In what it calls a “new” approach, the proposal allows insurers to offer multi-year catastrophic plans, in which people can stay enrolled for up to 10 years, and their out-of-pocket maximums vary during that time. Costs may be higher, for example, in the early years, then fall the longer the policy is in place. The proposal specifically asks for comments on how such a plan might be structured and what effect multiannual plans might have on the overall market.
“As we understand it so far, insurers can offer the policy for one year or for consecutive years, up to 10 years,” said Zach Sherman, managing director for coverage policy and program design at HMA, also known as Health Management Associates, a health policy consulting firm that works for states and insurance plans. “But the details of how that works, we’re still unpacking.”
Matthew Fiedler, a senior fellow with the Center on Health Policy at the Brookings Institution, said the proposed rule included many provisions that could “expose enrollees to much higher out-of-pocket costs.”
In addition to the planned changes to bronze and catastrophic plans, he points to another provision that would allow plans to be sold on the ACA exchange that do not have established networks of health care providers. In other words, the insurer has not contracted with specific doctors and hospitals to accept their coverage. Instead, such plans pay medical providers a set amount for medical services, possibly a flat fee or a percentage of what Medicare pays, for example. The rule says that insurers would need to ensure “access to a range of providers” willing to accept such amounts as full payment. Policyholders may be on the hook for unexpected costs, however, if a clinician or facility disagrees and charges the patient the difference.
Because the rule is so big — with so many other parts — it’s expected to draw hundreds, if not thousands, of comments between now and early March.
Pennsylvania insurance broker Joshua Brooker said one change he would like to see is requiring insurers that sell high out-of-pocket catastrophic plans to offer other catastrophic plans with lower annual maximums.
In general, however, a wider range of options can appeal to people on both ends of the income scale, he said.
Some wealthier enrollees, especially those who no longer qualify for some ACA premium subsidies, prefer a lower premium like those expected in catastrophic plans, and may simply pay bills up to that maximum, he said.

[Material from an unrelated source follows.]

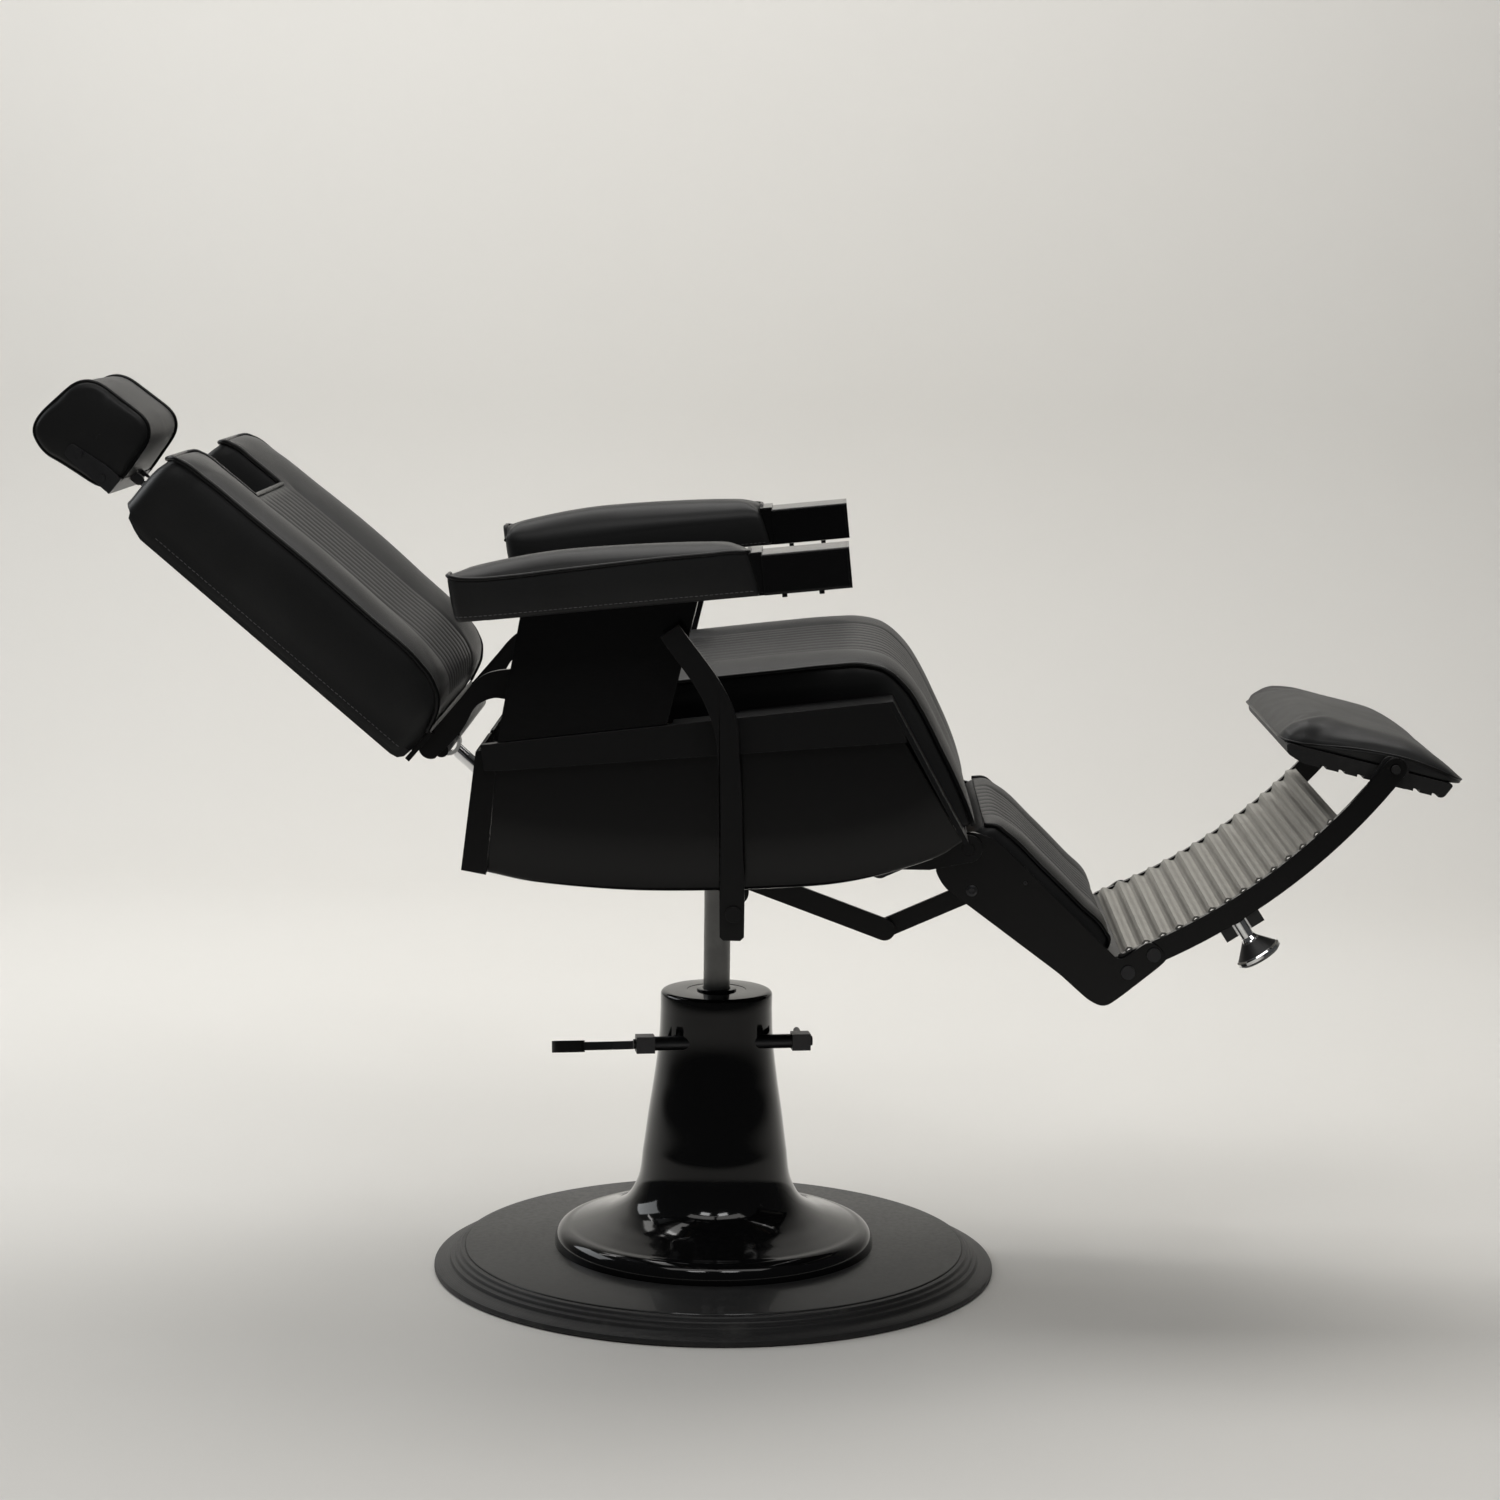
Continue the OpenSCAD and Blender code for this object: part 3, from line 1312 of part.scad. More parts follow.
// crowned cushion, fuller towards its rear end
module foot_cushion() {
    rear = foot_pad_front - foot_pad_l;
    color(vinyl) on_foot() skin([for (s = [[0, 0.95, 0.5, 2, 2], [0.02, 0.98, 0.8, 5, -1], [0.08, 1, 1, 9, -1.7],
                                         [0.3, 1, 1.06, 13, -1.7], [0.55, 1, 1.04, 13, -1.7],
                                         [0.78, 1, 0.9, 10, -1.7], [0.93, 0.99, 0.62, 5, -1.7],
                                         [0.985, 0.97, 0.4, 2, -2.5], [1, 0.95, 0.24, 0, -1.7]])
        foot_ring(rear + foot_pad_l * s[0], s[1], s[2], s[3], s[4])]);
}

floor_ring();
base_plate();
pump_foot();
pedestal();
pump_cylinder();
ram_bush();
base_bolts();
pump_shaft();
pump_pedal();
pedal_pad();
ram();
swivel_hub();
frame_pan();
frame_side_right();
frame_side_left();
cross_tubes();
seat_board();
seat_cushion();
housing_right();
housing_left();
rear_cap();
belt_rail_right();
belt_rail_left();
arm_pillar_right();
arm_pillar_left();
arm_box_right();
arm_box_left();
arm_end_caps();
arm_pad_right();
arm_pad_left();
pivot_pins();
cylinder_bracket();
recline_lever();
lever_axle();
cylinder_barrel();
recline_rod();
back_neck_right();
back_neck_left();
recline_shaft();
back_frame();
back_shell();
back_cushion();
headrest_sleeve();
headrest_post();
headrest_bracket();
headrest_pad();
headrest_screws();
sync_rocker();
sync_links();
push_links();
legrest_plate_right();
legrest_plate_left();
legrest_frame();
calf_pad();
foot_bars();
kick_plate();
legrest_bolts();
bumper();
foot_shell();
foot_cushion();
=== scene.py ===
# %% [markdown]
# # A hydraulic barber chair
# This lesson dresses a finished CAD model of a barber chair. The metalwork is already right, so it
# keeps its shape and gets paint, steel and rubber. The upholstery is made again as sewn vinyl,
# because a CAD solid can't show piping, stitches and channels. The chair stands with its back and
# its legrest laid out flat. X runs to the front of the chair and Z runs up.

import bmesh
import bpy
import numpy as np
from mathutils import Matrix


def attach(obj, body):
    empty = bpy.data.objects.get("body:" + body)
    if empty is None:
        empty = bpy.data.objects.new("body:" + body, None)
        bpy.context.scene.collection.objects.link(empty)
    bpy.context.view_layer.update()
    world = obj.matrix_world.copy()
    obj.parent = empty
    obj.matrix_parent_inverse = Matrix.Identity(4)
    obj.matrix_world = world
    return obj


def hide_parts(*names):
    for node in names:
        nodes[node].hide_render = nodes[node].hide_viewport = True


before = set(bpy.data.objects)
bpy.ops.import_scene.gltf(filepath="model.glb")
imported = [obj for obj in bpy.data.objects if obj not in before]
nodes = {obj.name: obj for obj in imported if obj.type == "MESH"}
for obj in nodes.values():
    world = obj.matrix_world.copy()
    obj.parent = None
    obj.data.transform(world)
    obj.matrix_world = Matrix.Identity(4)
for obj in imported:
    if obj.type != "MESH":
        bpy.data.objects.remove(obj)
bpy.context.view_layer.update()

# %% [markdown]
# ## The studio
# The chair stands on a pale floor that sweeps up into a wall. One curved sheet does for both: a
# profile line of floor, quarter circle and wall, carried sideways. The camera looks at the chair's
# right side from about four metres away, a little down, through a long lens. A long lens keeps the
# two arms nearly the same size. The air round the studio lights the chair only faintly. The camera
# alone sees it lighter, so that a view past the floor's edge isn't black.

# %% Camera
swing, tilt, roll = np.radians([-1.19, 7.94, 0.72])
ahead = np.array([np.sin(swing) * np.cos(tilt), np.cos(swing) * np.cos(tilt), -np.sin(tilt)])
level = np.array([np.cos(swing), -np.sin(swing), 0.0])
upright = np.cross(level, ahead)
camera_place = [0.1256, -4.272, 1.2307]


def stand(name, data, place, side, up, away):
    """Puts a camera or lamp at a place. It looks against away, and side and up are its other axes."""
    axes = np.eye(4)
    axes[:3] = np.stack([side, up, away, place], 1)
    holder = bpy.data.objects.new(name, data)
    holder.matrix_world = Matrix(axes.tolist())
    bpy.context.scene.collection.objects.link(holder)
    return holder


lens = bpy.data.cameras.new("studio_lens")
lens.lens, lens.sensor_width, lens.sensor_fit = 86.4, 36.0, "HORIZONTAL"
bpy.context.scene.camera = stand("studio_camera", lens, camera_place,
                                 level * np.cos(roll) + upright * np.sin(roll),
                                 upright * np.cos(roll) - level * np.sin(roll), -ahead)
print("camera stands at", camera_place)

# %% [markdown]
# ## From arrays to meshes
# Every new piece below is worked out as whole numpy arrays in millimetres and only then handed to
# Blender in metres. The helpers here turn a grid of points into faces, make the object and close
# its open ends, draw a smooth curve through measured points, and measure along a path.

# %% Grid and mesh helpers
def quads(index, wrap=False, loop=False):
    """Faces of a grid of point numbers: each joins a point, its right neighbour and the two above.
    With wrap every row closes on itself, and with loop the last row joins the first."""
    if loop:
        index = np.concatenate([index, index[:1]], 0)
    if wrap:
        index = np.concatenate([index, index[:, :1]], 1)
    return np.stack([index[:-1, :-1], index[:-1, 1:], index[1:, 1:], index[1:, :-1]], -1).reshape(-1, 4)


def grid_faces(rows, cols, wrap=False, loop=False):
    """Faces of a rows by cols grid whose points are numbered row by row."""
    return quads(np.arange(rows * cols).reshape(rows, cols), wrap, loop)


def edit(mesh, change):
    """Opens a mesh for editing, changes it and writes it back."""
    work = bmesh.new()
    work.from_mesh(mesh)
    change(work)
    work.to_mesh(mesh)
    work.free()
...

“They’re more worried about the half-million dollar heart attack,” Brooker said. It’s harder for people below the poverty level, who don’t qualify for ACA subsidies and, in 10 states, often don’t qualify for Medicaid. So they are likely to go uninsured. At least a catastrophic plan, he said, could allow them to get some preventive care coverage and limit their exposure if they end up in a hospital. From there, they can qualify for charity hospital care to cover out-of-pocket costs.
In general, “putting more options on the market doesn’t hurt, as long as it’s properly disclosed and the consumer understands it,” he said.